Eddie Tigner 1926-2019

The pianist and vocalist shared stages with Elmore James, the Ink Spots, and was a luminary for Atlanta’s blues music scene

Photo credit: Jennifer Boxley Photography
MR. ROUTE 66: Eddie Tigner on the Beltline during Pianos For Peace in 2016.

Longtime Atlanta-based pianist, vocalist, and Atlanta blues and jazz mainstay Eddie Tigner has died.

Tigner was born in Macon, Georgia in 1926, and raised in Muhlenberg County, Kentucky. On August 11, he celebrated his 92nd birthday the best way he knew how, with a gig at the Northside Tavern.

Early in his career, Tigner began taking stages as a standup comedian, performing in clubs such as the Royal Peacock on Auburn Ave. His traveling musician lifestyle found him working alongside vaudeville acts such as Spencer “Snake” Anthony and backing Elmore James’ band for a run of shows in Atlanta during the early ’50s. In the Army, Tigner earned a reputation for having played every base within the continental United States. It was during his Army years that he also became close friends with electric guitar innovator Les Paul, and was even known to pal around with blues guitarist and songwriter T-Bone Walker.

Toward the end of his time in the Army, Tigner joined the ranks of the legendary R&B and harmony vocal group the Ink Spots, the gig for which he was most known during his professional career.

After settling in Atlanta in 1987, and befriending Danny “Mudcat” Dudek, Tigner got involved with the Music Maker Relief Fund which helped him financially and professionally by arranging extensive overseas tours. The organization also released his debut album, 2003’s Route 66, and a follow-up, 2008’s Slippin’ In. The Bobby Troup-penned “Route 66” became one of Tigner’s signature numbers during his live sets; a song that Music Maker Foundation President and founder Tim Duffy calls “the definitive version.”

Duffy spent many years traveling the world with Tigner, playing stages as far away as Belgium, France, and Australia. “There are a lot of stars out there, and there are a lot of other guys who didn’t get much of the limelight but are absolutely integral to keeping the music alive,” Duffy says. “Eddie is one of those tremendous talents. He’s also one of the few people I have ever known who had no anxiety in his life. He just didn’t worry about a thing, and that confidence, and smoothness really came through in his music. It was always such a pleasure to hear him sing and play.”

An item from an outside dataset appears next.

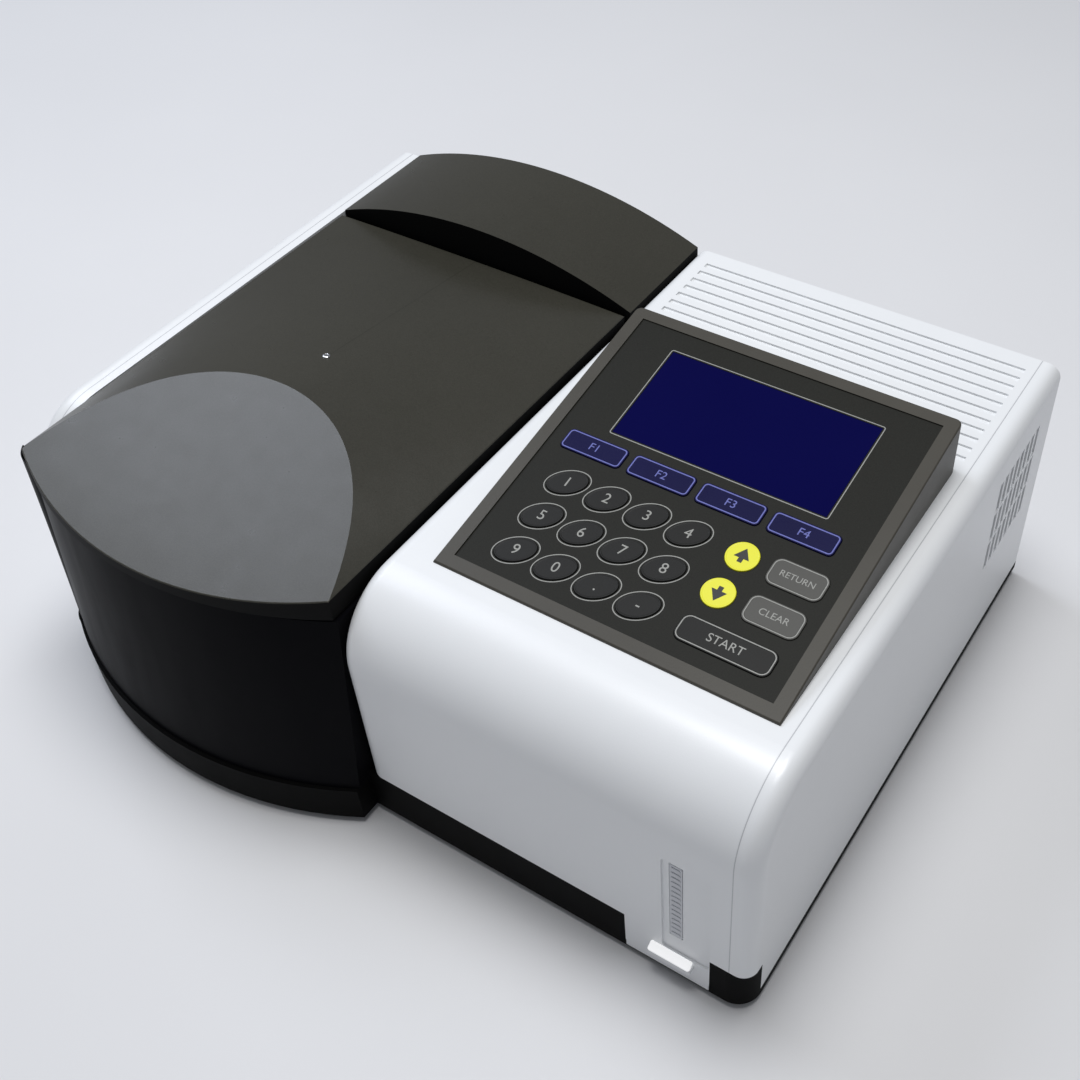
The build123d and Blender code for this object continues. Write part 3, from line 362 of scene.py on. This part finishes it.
def raised(shape, height):
    """Gives flat faces their thickness, upwards."""
    lifted(shape, shape.faces[:], height)
    bmesh.ops.recalc_face_normals(shape, faces=shape.faces)


def crown(shape):
    """The highest face."""
    return max(shape.faces, key=lambda face: face.calc_center_median().z)


def added(shape, other, place, finish):
    """Puts a bmesh, moved to its place, into another one."""
    spare = bpy.data.meshes.new("spare")
    bmesh.ops.transform(other, matrix=place, verts=other.verts)
    for face in other.faces:
        face.material_index = finish
    other.to_mesh(spare)
    other.free()
    shape.from_mesh(spare)
    bpy.data.meshes.remove(spare)


def piece(name, shape, finishes, body, slot, *nodes):
    """Makes a bmesh a piece that rides on a CAD body and may stand for CAD nodes."""
    mesh = bpy.data.meshes.new(name)
    shape.to_mesh(mesh)
    shape.free()
    for finish in finishes:
        mesh.materials.append(finish)
    made = bpy.data.objects.new(name, mesh)
    bpy.context.scene.collection.objects.link(made)
    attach(made, body)
    if nodes:
        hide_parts(*nodes)


INK = Coat("print_light", (0.30, 0.30, 0.28), 0.5)
INK.tint(INK.noise(900.0, 3.0), (0.20, 0.20, 0.185), (0.38, 0.38, 0.35))
INK.relief(INK.noise(2000.0), 0.00002)

COLUMNS = [34.8 + 24.9 * i for i in range(4)]       # digit keys, across the panel in mm
ROWS = [74.9, 50.25, 25.6]                          # key rows, up its slope in mm
OVAL_TURN = 32.0                # degrees that the oval keys lean
LINE_W = 0.55                   # printed lines, in mm
prints = bmesh.new()
rings = [(102.0, 149.0, (132.6, 68.6, 1.6))]        # round the screen
for s in ROWS:
    for x in COLUMNS:
        rings.append((x, s, (26.2, 17.4, None, OVAL_TURN)))
for x, s, form in rings:
    ring = outline(*form)
    middle = ring.faces[:][0]
    step(ring, middle, LINE_W, 0.0)
    bmesh.ops.delete(ring, geom=[middle], context="FACES_ONLY")
    raised(ring, INK_T)
    added(prints, ring, PANEL @ Matrix.Translation((x * MM, s * MM, FILM_TOP)), 0)
piece("panel_lines", prints, [INK.material], "chassis", "fascia_print")

# ------------------------------------------------------------------ grip of the right front
# A ribbed strip of softer light-grey plastic, pressed in the groove of the finger recess.
# Fifteen low ribs with rounded corners run across it, evenly spaced.
RIBS = 15
RIB_PITCH = 4.4                 # in mm
STRIP_T = 0.7 * MM
STRIP = moulded("strip_grey", (0.58, 0.59, 0.62), (0.66, 0.67, 0.70), 0.5, 0.1, 1200, 0.00004)
strip = outline(7.2, 67.2, 1.4)
raised(strip, STRIP_T)
for i in range(RIBS):
    rib = outline(5.4, 2.2, 0.9)
    raised(rib, 0.35 * MM)
    step(rib, crown(rib), 0.3, 0.2)
    rib_y = RIB_PITCH * (i - (RIBS - 1) / 2) * MM
    added(strip, rib, Matrix.Translation((0, rib_y, STRIP_T)), 0)
strip_place = Matrix.Translation((0.206, -0.1626, 0.075)) @ Matrix.Rotation(radians(90), 4, "X")
bmesh.ops.transform(strip, matrix=strip_place, verts=strip.verts)
piece("grip_strip", strip, [STRIP], "chassis", "casing_white")

# ------------------------------------------------------------------ slip on the tab, with a painted glow
# A milky slip with a sloping face, clipped on the ledge below the recess. It glows a
# little: a painted highlight for the ledge, which the casing shades from the lamp above.
# Its emission is a painted highlight, not a lamp.
SLIP_PAINTED_GLOW = moulded(
    "slip_white_painted_glow", (0.90, 0.90, 0.90), (0.95, 0.95, 0.95), 0.25, 0.08, 1200, 0.00002,
    Emission_Color=(1, 1, 1, 1), Emission_Strength=0.5,
)
SLIP_SLOPE = atan2(0.6, 0.8)
slip = outline(25.0, 5.4, 1.0)
raised(slip, 0.8 * MM)
for inward, rise in ((0.25, 0.2), (0.35, 0.1)):
    step(slip, crown(slip), inward, rise)
slip_place = Matrix.Translation((0.204, -0.1664, 0.0244)) @ Matrix.Rotation(SLIP_SLOPE, 4, "X")
bmesh.ops.transform(slip, matrix=slip_place, verts=slip.verts)
piece("slip_painted_glow", slip, [SLIP_PAINTED_GLOW], "chassis", "casing_white")

# ------------------------------------------------------------------ stud in the lid
# A small turned steel stud in the middle of the lid, with a rounded head and a shallow
# dimple in it. It is pressed in from above and stands square to the lid's slope.
LID_SLOPE = atan2(0.128, 1)
stud = outline(4.8, 4.8, None)
raised(stud, 0.5 * MM)
for inward, rise in ((0.15, 0.25), (0.35, 0.2), (0.5, 0.12), (0.25, -0.1)):
    step(stud, crown(stud), inward, rise)
stud_place = Matrix.Translation((-0.116, -0.0235, 0.1946)) @ Matrix.Rotation(-LID_SLOPE, 4, "X")
bmesh.ops.transform(stud, matrix=stud_place, verts=stud.verts)
piece("lid_stud", stud, [STEEL.material], "lid_body", "steel_bright")

# ------------------------------------------------------------------ screen
# Deep blue graphic display under a thin glass that is let into the fascia; unlit, its
# dot matrix only shows close up.
SCREEN = Coat("screen_glass", (0.001, 0.001, 0.05), 0.12, Specular_IOR_Level=0.1)
dots = SCREEN.node("ShaderNodeTexBrick", {"offset": 0.0}, {
    "Vector": SCREEN.spot, "Scale": 1000.0, "Mortar Size": 0.05,
    "Brick Width": 0.5, "Row Height": 0.5,
}, "Fac")
SCREEN.tint(dots * 0.35 + SCREEN.noise(12.0) * 0.3, (0.001, 0.001, 0.042), (0.004, 0.004, 0.075))
SCREEN.feed("Roughness", SCREEN.noise(30.0, 5.0) * 0.10 + 0.06)
dress(SCREEN.material, "display_window")

# ------------------------------------------------------------------ keys
# Single moulded caps with a rounded edge, a printed line round the top and a shallow
# dish; a flange holds each one under the film, and its legend is printed in the dish.
KEY_DARK = moulded(
    "key_dark", (0.010, 0.010, 0.010), (0.020, 0.020, 0.018), 0.45, 0.1, 1500, 0.00003,
    Specular_IOR_Level=0.15,
)
KEY_NAVY = moulded(
    "key_navy", (0.001, 0.001, 0.030), (0.003, 0.003, 0.060), 0.42, 0.1, 1500, 0.00003,
    Specular_IOR_Level=0.12,
)
KEY_YELLOW = moulded(
    "key_yellow", (0.72, 0.70, 0.010), (0.84, 0.82, 0.03), 0.42, 0.1, 1500, 0.00003
)
KEY_GREY = moulded(
    "key_grey", (0.055, 0.054, 0.048), (0.085, 0.083, 0.075), 0.45, 0.1, 1500, 0.00003,
    Specular_IOR_Level=0.3,
)
INK_BLUE = Coat("print_blue", (0.10, 0.11, 0.40), 0.5)
INK_BLUE.tint(INK_BLUE.noise(900.0, 3.0), (0.07, 0.08, 0.32), (0.15, 0.17, 0.50))
INK_BLACK = Coat("print_black", (0.006, 0.006, 0.005), 0.5)
INK_BLACK.tint(INK_BLACK.noise(900.0, 3.0), (0.003, 0.003, 0.003), (0.010, 0.010, 0.009))

FLANGE = -3.4                   # underside of a key's flange, from the rim, in mm
FLANGE_W = 1.0                  # how far it stands out all round
FLANGE_T = 0.8
SHOULDER = -0.35                # where the rounded edge of the top begins
EDGE = ((0.08, 0.18), (0.12, 0.12), (0.18, 0.05))   # that edge, inwards and up
MARGIN = 0.35                   # plain land inside it
DISH = 0.12                     # depth of the dish
DISH_WALL = 0.4                 # width of its sloping wall


def cap(width, height, corner, turn, line):
    """A key cap; line is how wide the printed line round its top is, or 0 for none."""
    wider = None if corner is None else corner + FLANGE_W
    shape = outline(width + 2 * FLANGE_W, height + 2 * FLANGE_W, wider, turn)
    bmesh.ops.translate(shape, vec=(0, 0, FLANGE * MM), verts=shape.verts)
    top = lifted(shape, shape.faces[:], FLANGE_T * MM, keep=True)[0]
    step(shape, top, FLANGE_W, 0.0)
    top = lifted(shape, [top], (SHOULDER - FLANGE - FLANGE_T) * MM)[0]
    for inward, rise in EDGE:
        step(shape, top, inward, rise)
    step(shape, top, MARGIN, 0.0)
    if line:
        step(shape, top, line, 0.0, 1)
    step(shape, top, DISH_WALL, -DISH)
    bmesh.ops.recalc_face_normals(shape, faces=shape.faces)
    return shape


def lettering(text, height):
    """A legend as flat faces, centred on the origin."""
    words = bpy.data.curves.new("legend", "FONT")
    words.body = text
    words.size = height * MM
    words.align_x = "CENTER"
    words.align_y = "CENTER"
    carrier = bpy.data.objects.new("legend", words)
    flat = bmesh.new()
    flat.from_mesh(bpy.data.meshes.new_from_object(carrier))
    bmesh.ops.remove_doubles(flat, verts=flat.verts, dist=1e-6)
    bpy.data.objects.remove(carrier)
    return flat


def arrowhead(turn):
    """A filled arrow, upright unless turned, as on the scroll keys."""
    flat = bmesh.new()
    head = bmesh.ops.create_circle(flat, cap_ends=True, segments=3, radius=4.4 * MM)["verts"]
    bmesh.ops.scale(flat, vec=(1.15, 1.0, 1), verts=head)
    bmesh.ops.translate(flat, vec=(0, 0.9 * MM, 0), verts=head)
    stem = bmesh.ops.create_grid(flat, x_segments=1, y_segments=1, size=1.35 * MM)["verts"]
    bmesh.ops.translate(flat, vec=(0, -2.6 * MM, 0), verts=stem)
    bmesh.ops.rotate(flat, matrix=Matrix.Rotation(radians(turn), 3, "Z"), verts=flat.verts)
    return flat


def key(name, x, s, form, line, legend, finish, ink, slot):
    """Makes one key; form is the width, height, corner and turn of its top."""
    shape = cap(*form, line)
    raised(legend, INK_T)
    added(shape, legend, Matrix.Translation((0, 0, -DISH * MM)), 1)
    place = PANEL @ Matrix.Translation((x * MM, s * MM, 0))
    bmesh.ops.transform(shape, matrix=place, verts=shape.verts)
    piece(f"{name}_moulding", shape, [finish, ink.material], f"{name}_cap", slot, name)


BAR = (38, 14, 3, 0)            # the five kinds of top: width, height, corner, turn
OVAL = (23, 15, None, OVAL_TURN)
ROUND = (18, 18, None, 0)
PLATE = (31, 17, 5, 0)
WIDE = (53, 16, 5, 0)
BAR_X, BAR_PITCH, BAR_S = 35.1, 42.2, 101.4     # the function keys' row on the panel, in mm
ROUND_X, PLATE_X, WIDE_X = 141.0, 172.0, 159.0  # the other keys, across the panel

for i in range(4):
    legend = lettering(f"F{i + 1}", 7.0)
    x = BAR_X + BAR_PITCH * i
    key(f"key_f{i + 1}", x, BAR_S, BAR, 0.7, legend, KEY_NAVY, INK_BLUE, "key_navy")

digits = (("1", "2", "3", "4"), ("5", "6", "7", "8"), ("9", "0", "point", "minus"))
signs = {"point": ".", "minus": "-"}
for row, s in zip(digits, ROWS):
    for digit, x in zip(row, COLUMNS):
        legend = lettering(signs.get(digit, digit), 9.0)
        key(f"key_{digit}", x, s, OVAL, 0, legend, KEY_DARK, INK, "key_dark")

for way, s, turned in (("up", ROWS[0], 0), ("down", ROWS[1], 180)):
    key(f"key_{way}", ROUND_X, s, ROUND, 0, arrowhead(turned), KEY_YELLOW, INK_BLACK, "key_yellow")

for word, s, letter in (("return", ROWS[0], 5.2), ("clear", ROWS[1], 5.6)):
    legend = lettering(word.upper(), letter)
    key(f"key_{word}", PLATE_X, s, PLATE, 0.5, legend, KEY_GREY, INK, "key_grey")

legend = lettering("START", 7.0)
key("key_start", WIDE_X, ROWS[2], WIDE, 0.6, legend, KEY_DARK, INK, "key_dark")

# ------------------------------------------------------------------ stage
# A pale paper floor, a softbox at the left for the broad sheen on the lid, one overhead,
# and the camera that looks down from the front right.
PAPER = Coat("floor_pale", (0.74, 0.74, 0.75), 0.7)
PAPER.tint(PAPER.noise(3.0), (0.72, 0.72, 0.73), (0.77, 0.77, 0.78))
sheet = bmesh.new()
bmesh.ops.create_grid(sheet, x_segments=1, y_segments=1, size=6.0)
floor_mesh = bpy.data.meshes.new("floor")
sheet.to_mesh(floor_mesh)
sheet.free()
floor_mesh.materials.append(PAPER.material)
floor = bpy.data.objects.new("floor", floor_mesh)
bpy.context.scene.collection.objects.link(floor)

world = bpy.data.worlds.new("studio")
world.use_nodes = True
sky = world.node_tree.nodes["Background"].inputs
sky["Color"].default_value = (0.86, 0.89, 0.95, 1)
sky["Strength"].default_value = 0.24
bpy.context.scene.world = world
bpy.context.scene.view_settings.view_transform = "Standard"


def softbox(name, place, aim, width, height, power, colour=(1, 1, 1)):
    """A large diffused lamp at a place, turned towards a point."""
    lamp = bpy.data.lights.new(name, "AREA")
    lamp.color = colour
    lamp.shape = "RECTANGLE"
    lamp.size = width
    lamp.size_y = height
    lamp.energy = power
    box = bpy.data.objects.new(name, lamp)
    box.matrix_world = Matrix.Translation(place) @ (
        (Vector(aim) - Vector(place)).to_track_quat("-Z", "Y").to_matrix().to_4x4()
    )
    bpy.context.scene.collection.objects.link(box)


softbox("left", (-1.55, 0.32, 1.95), (-0.08, 0, 0.15), 1.1, 1.2, 19, (0.88, 0.94, 1.06))
softbox("overhead", (0.1, 0.1, 2.3), (0, 0, 0.15), 1.0, 1.0, 33)

AZIMUTH = radians(34.10)
ELEVATION = radians(44.99)
ROLL = radians(-2.37)
forward = Vector((
    -sin(AZIMUTH) * cos(ELEVATION), cos(AZIMUTH) * cos(ELEVATION), -sin(ELEVATION),
))
level = Vector((cos(AZIMUTH), sin(AZIMUTH), 0))
upright = level.cross(forward)
right = level * cos(ROLL) + upright * sin(ROLL)
up = upright * cos(ROLL) - level * sin(ROLL)
view = Matrix((right, up, -forward)).transposed().to_4x4()
lens = bpy.data.cameras.new("camera")
lens.sensor_width = 36.0
lens.lens = 46.48
lens.shift_x = -0.0801
lens.shift_y = -0.0159
camera = bpy.data.objects.new("camera", lens)
camera.matrix_world = Matrix.Translation((0.3913, -0.4668, 0.6979)) @ view
bpy.context.scene.collection.objects.link(camera)
bpy.context.scene.camera = camera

In recent years, Tigner continued played shows around town and even appeared as an audience member in the video for outlier artist and sculptor Lonnie Holley’s “Sometimes I Wanna Dance” video.

Even with his failing memory and lung problems, Tigner continued gigging around town, charming longtime blues fans and newcomers with his ever-present warm smile and low-key personality. His passing leaves Atlanta without one of its veteran artists, one who lived the life he loved, sharing his talents, stories, knowledge and good humor with a younger generation which has now lost a vital, irreplaceable local connection to blues history.

Word of Tigner passing spread on April 18, 2019. More information regarding funeral arrangements and tributes will be posted here as soon as it becomes available.